Set problem |
Extract the complete listing and output it unchanged.

____ Supplied information

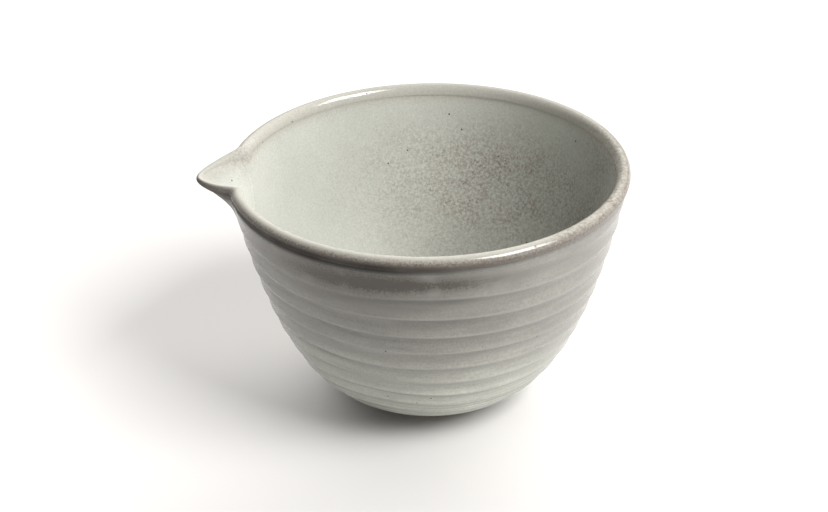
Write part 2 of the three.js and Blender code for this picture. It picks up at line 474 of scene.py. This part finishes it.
def foot_piece():
    """The bare foot: a ring with eased lower edges and small coves where it runs into the base."""
    inner = FOOT_RADIUS - FOOT_WIDTH
    ease = 1.6 * MM
    cove = 1.1 * MM
    top = BASE_HEIGHT - 0.02 * MM
    quarter = np.radians(np.linspace(0, 90, 8))

    def arc(centre_r, centre_z, radius, start, turned=1):
        angles = math.radians(start) + turned * quarter
        return [(centre_r + radius * math.cos(a), centre_z + radius * math.sin(a)) for a in angles]

    ring = arc(inner + ease, ease, ease, 180) + arc(FOOT_RADIUS - ease, ease, ease, 270)
    ring += arc(FOOT_RADIUS + cove, top - cove, cove, 180, -1) + arc(inner - cove, top - cove, cove, 90, -1)
    rng = np.random.default_rng(3)
    azimuth = 2 * math.pi * np.arange(FOOT_STEPS) / FOOT_STEPS
    uneven = 0.12 * MM * wander(rng, azimuth, 0, 5, 1)
    vertices = []
    for a, off in zip(azimuth, uneven):
        for radius, z in ring:
            free = min(z, top - z) / top
            r = radius + off * free
            vertices.append((AXIS_X + r * math.cos(a), r * math.sin(a), z))
    count = len(ring)
    faces = []
    for i in range(FOOT_STEPS):
        here, there = i * count, ((i + 1) % FOOT_STEPS) * count
        for k in range(count):
            beyond = (k + 1) % count
            faces.append((here + k, there + k, there + beyond, here + beyond))
    mesh = bpy.data.meshes.new("clay_foot")
    mesh.from_pydata(vertices, [], faces)
    mesh.shade_smooth()
    mesh.set_sharp_from_angle(angle=math.radians(35))
    piece = bpy.data.objects.new("clay_foot", mesh)
    bpy.context.scene.collection.objects.link(piece)
    return piece


# ---------------------------------------------------------------------------------------------
# Materials
# ---------------------------------------------------------------------------------------------
INSIDE_PALE = (0.425, 0.432, 0.395, 1)
INSIDE_DEEP = (0.385, 0.391, 0.356, 1)
INSIDE_RIM = (0.375, 0.366, 0.33, 1)
OUTSIDE_PALE = (0.196, 0.193, 0.177, 1)
OUTSIDE_DEEP = (0.176, 0.172, 0.157, 1)
OUTSIDE_LOW = (0.385, 0.393, 0.353, 1)
CREST_HIGHLIGHT = (0.34, 0.338, 0.305, 1)
STAIN_AND_SHADE_BROWN = (0.125, 0.095, 0.074, 1)
PATCH_AND_SHADE_BROWN = (0.06, 0.052, 0.043, 1)
BREAK_BROWN = (0.088, 0.068, 0.055, 1)
ROOT_BROWN = (0.19, 0.14, 0.115, 1)
BEAK_BROWN_AND_SHADE = (0.085, 0.075, 0.064, 1)
CREASE_SHADE_BLACK = (0.014, 0.012, 0.010, 1)
IRON_BLACK = (0.035, 0.028, 0.022, 1)
CLAY_PALE = (0.42, 0.34, 0.26, 1)
CLAY_DEEP = (0.33, 0.26, 0.19, 1)
CLAY_GRAIN = (0.22, 0.16, 0.115, 1)
CLAY_SPECK = (0.06, 0.045, 0.035, 1)


class Nodes:
    """Short calls for building a material's node tree."""

    def __init__(self, name):
        self.material = bpy.data.materials.new(name)
        self.material.use_nodes = True
        self.tree = self.material.node_tree
        self.shader = self.tree.nodes["Principled BSDF"]
        self.place = self.add("ShaderNodeTexCoord").outputs["Object"]

    def add(self, kind, inputs=None, **settings):
        node = self.tree.nodes.new(kind)
        for key, value in settings.items():
            setattr(node, key, value)
        for key, value in (inputs or {}).items():
            self.set(node.inputs[key], value)
        return node

    def set(self, socket, value):
        if isinstance(value, bpy.types.NodeSocket):
            self.tree.links.new(value, socket)
        else:
            socket.default_value = value

    def fact(self, name):
        """A value that the mesh carries at its vertices."""
        return self.add("ShaderNodeAttribute", attribute_name=name).outputs["Fac"]

    def noise(self, per_metre, detail=3.0, roughness=0.55, stretch=None):
        place = self.place
        if stretch:
            place = self.add("ShaderNodeMapping", {"Vector": place, "Scale": stretch}).outputs[0]
        settings = {"Vector": place, "Scale": per_metre, "Detail": detail, "Roughness": roughness}
        return self.add("ShaderNodeTexNoise", settings).outputs["Fac"]

    def ramp(self, value, start, end):
        """0 at start, 1 at end, eased."""
        sockets = {"Value": value, "From Min": start, "From Max": end}
        return self.add("ShaderNodeMapRange", sockets, interpolation_type="SMOOTHSTEP").outputs[0]

    def spread(self, value, low, high):
        """Carries a noise's usual range, 0.25 to 0.75, to a range of its own."""
        sockets = {"Value": value, "From Min": 0.25, "From Max": 0.75, "To Min": low, "To Max": high}
        return self.add("ShaderNodeMapRange", sockets).outputs[0]

    def math(self, operation, a, b):
        node = self.add("ShaderNodeMath", operation=operation)
        self.set(node.inputs[0], a)
        self.set(node.inputs[1], b)
        return node.outputs[0]

    def times(self, a, b):
        return self.math("MULTIPLY", a, b)

    def plus(self, a, b):
        return self.math("ADD", a, b)

    def minus(self, a, b):
        return self.math("SUBTRACT", a, b)

    def scaled(self, colour, factor):
        sockets = {"Vector": colour, "Scale": factor}
        return self.add("ShaderNodeVectorMath", sockets, operation="SCALE").outputs[0]

    def mix(self, share, a, b):
        node = self.add("ShaderNodeMix", data_type="RGBA")
        self.set(node.inputs["Factor"], share)
        self.set(node.inputs["A"], a)
        self.set(node.inputs["B"], b)
        return node.outputs["Result"]

    def specks(self, per_metre, chance, size):
        """Round spots. The chance is the share of cells that hold one, and the size is a share of a cell."""
        cell = self.add("ShaderNodeTexVoronoi", {"Vector": self.place, "Scale": per_metre})
        spot = self.ramp(cell.outputs["Distance"], size, 0.6 * size)
        red = self.add("ShaderNodeSeparateColor", {"Color": cell.outputs["Color"]}).outputs[0]
        return self.times(spot, self.math("LESS_THAN", red, chance))

    def bump(self, height, distance, strength, under=None):
        sockets = {"Height": height, "Distance": distance, "Strength": strength}
        node = self.add("ShaderNodeBump", sockets)
        if under is not None:
            self.set(node.inputs["Normal"], under)
        return node.outputs[0]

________

In response |
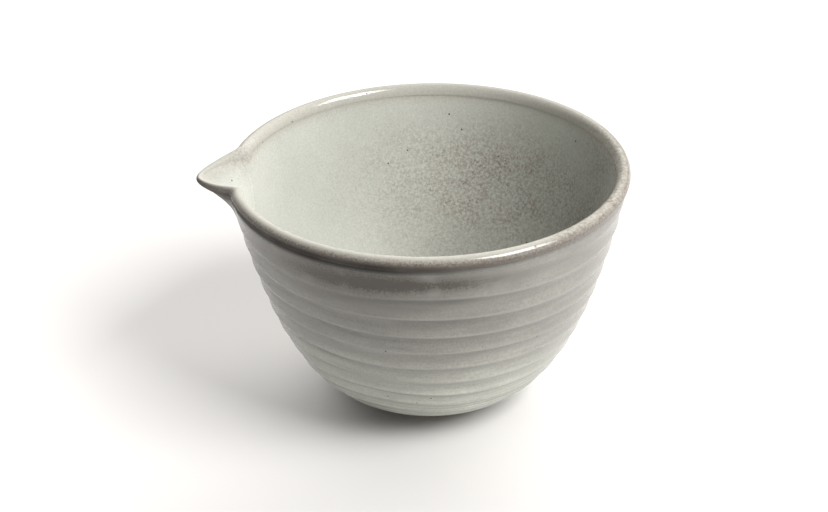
Write part 2 of the three.js and Blender code for this picture. It picks up at line 474 of scene.py. This part finishes it.
def foot_piece():
    """The bare foot: a ring with eased lower edges and small coves where it runs into the base."""
    inner = FOOT_RADIUS - FOOT_WIDTH
    ease = 1.6 * MM
    cove = 1.1 * MM
    top = BASE_HEIGHT - 0.02 * MM
    quarter = np.radians(np.linspace(0, 90, 8))

    def arc(centre_r, centre_z, radius, start, turned=1):
        angles = math.radians(start) + turned * quarter
        return [(centre_r + radius * math.cos(a), centre_z + radius * math.sin(a)) for a in angles]

    ring = arc(inner + ease, ease, ease, 180) + arc(FOOT_RADIUS - ease, ease, ease, 270)
    ring += arc(FOOT_RADIUS + cove, top - cove, cove, 180, -1) + arc(inner - cove, top - cove, cove, 90, -1)
    rng = np.random.default_rng(3)
    azimuth = 2 * math.pi * np.arange(FOOT_STEPS) / FOOT_STEPS
    uneven = 0.12 * MM * wander(rng, azimuth, 0, 5, 1)
    vertices = []
    for a, off in zip(azimuth, uneven):
        for radius, z in ring:
            free = min(z, top - z) / top
            r = radius + off * free
            vertices.append((AXIS_X + r * math.cos(a), r * math.sin(a), z))
    count = len(ring)
    faces = []
    for i in range(FOOT_STEPS):
        here, there = i * count, ((i + 1) % FOOT_STEPS) * count
        for k in range(count):
            beyond = (k + 1) % count
            faces.append((here + k, there + k, there + beyond, here + beyond))
    mesh = bpy.data.meshes.new("clay_foot")
    mesh.from_pydata(vertices, [], faces)
    mesh.shade_smooth()
    mesh.set_sharp_from_angle(angle=math.radians(35))
    piece = bpy.data.objects.new("clay_foot", mesh)
    bpy.context.scene.collection.objects.link(piece)
    return piece


# ---------------------------------------------------------------------------------------------
# Materials
# ---------------------------------------------------------------------------------------------
INSIDE_PALE = (0.425, 0.432, 0.395, 1)
INSIDE_DEEP = (0.385, 0.391, 0.356, 1)
INSIDE_RIM = (0.375, 0.366, 0.33, 1)
OUTSIDE_PALE = (0.196, 0.193, 0.177, 1)
OUTSIDE_DEEP = (0.176, 0.172, 0.157, 1)
OUTSIDE_LOW = (0.385, 0.393, 0.353, 1)
CREST_HIGHLIGHT = (0.34, 0.338, 0.305, 1)
STAIN_AND_SHADE_BROWN = (0.125, 0.095, 0.074, 1)
PATCH_AND_SHADE_BROWN = (0.06, 0.052, 0.043, 1)
BREAK_BROWN = (0.088, 0.068, 0.055, 1)
ROOT_BROWN = (0.19, 0.14, 0.115, 1)
BEAK_BROWN_AND_SHADE = (0.085, 0.075, 0.064, 1)
CREASE_SHADE_BLACK = (0.014, 0.012, 0.010, 1)
IRON_BLACK = (0.035, 0.028, 0.022, 1)
CLAY_PALE = (0.42, 0.34, 0.26, 1)
CLAY_DEEP = (0.33, 0.26, 0.19, 1)
CLAY_GRAIN = (0.22, 0.16, 0.115, 1)
CLAY_SPECK = (0.06, 0.045, 0.035, 1)


class Nodes:
    """Short calls for building a material's node tree."""

    def __init__(self, name):
        self.material = bpy.data.materials.new(name)
        self.material.use_nodes = True
        self.tree = self.material.node_tree
        self.shader = self.tree.nodes["Principled BSDF"]
        self.place = self.add("ShaderNodeTexCoord").outputs["Object"]

    def add(self, kind, inputs=None, **settings):
        node = self.tree.nodes.new(kind)
        for key, value in settings.items():
            setattr(node, key, value)
        for key, value in (inputs or {}).items():
            self.set(node.inputs[key], value)
        return node

    def set(self, socket, value):
        if isinstance(value, bpy.types.NodeSocket):
            self.tree.links.new(value, socket)
        else:
            socket.default_value = value

    def fact(self, name):
        """A value that the mesh carries at its vertices."""
        return self.add("ShaderNodeAttribute", attribute_name=name).outputs["Fac"]

    def noise(self, per_metre, detail=3.0, roughness=0.55, stretch=None):
        place = self.place
        if stretch:
            place = self.add("ShaderNodeMapping", {"Vector": place, "Scale": stretch}).outputs[0]
        settings = {"Vector": place, "Scale": per_metre, "Detail": detail, "Roughness": roughness}
        return self.add("ShaderNodeTexNoise", settings).outputs["Fac"]

    def ramp(self, value, start, end):
        """0 at start, 1 at end, eased."""
        sockets = {"Value": value, "From Min": start, "From Max": end}
        return self.add("ShaderNodeMapRange", sockets, interpolation_type="SMOOTHSTEP").outputs[0]

    def spread(self, value, low, high):
        """Carries a noise's usual range, 0.25 to 0.75, to a range of its own."""
        sockets = {"Value": value, "From Min": 0.25, "From Max": 0.75, "To Min": low, "To Max": high}
        return self.add("ShaderNodeMapRange", sockets).outputs[0]

    def math(self, operation, a, b):
        node = self.add("ShaderNodeMath", operation=operation)
        self.set(node.inputs[0], a)
        self.set(node.inputs[1], b)
        return node.outputs[0]

    def times(self, a, b):
        return self.math("MULTIPLY", a, b)

    def plus(self, a, b):
        return self.math("ADD", a, b)

    def minus(self, a, b):
        return self.math("SUBTRACT", a, b)

    def scaled(self, colour, factor):
        sockets = {"Vector": colour, "Scale": factor}
        return self.add("ShaderNodeVectorMath", sockets, operation="SCALE").outputs[0]

    def mix(self, share, a, b):
        node = self.add("ShaderNodeMix", data_type="RGBA")
        self.set(node.inputs["Factor"], share)
        self.set(node.inputs["A"], a)
        self.set(node.inputs["B"], b)
        return node.outputs["Result"]

    def specks(self, per_metre, chance, size):
        """Round spots. The chance is the share of cells that hold one, and the size is a share of a cell."""
        cell = self.add("ShaderNodeTexVoronoi", {"Vector": self.place, "Scale": per_metre})
        spot = self.ramp(cell.outputs["Distance"], size, 0.6 * size)
        red = self.add("ShaderNodeSeparateColor", {"Color": cell.outputs["Color"]}).outputs[0]
        return self.times(spot, self.math("LESS_THAN", red, chance))

    def bump(self, height, distance, strength, under=None):
        sockets = {"Height": height, "Distance": distance, "Strength": strength}
        node = self.add("ShaderNodeBump", sockets)
        if under is not None:
            self.set(node.inputs["Normal"], under)
        return node.outputs[0]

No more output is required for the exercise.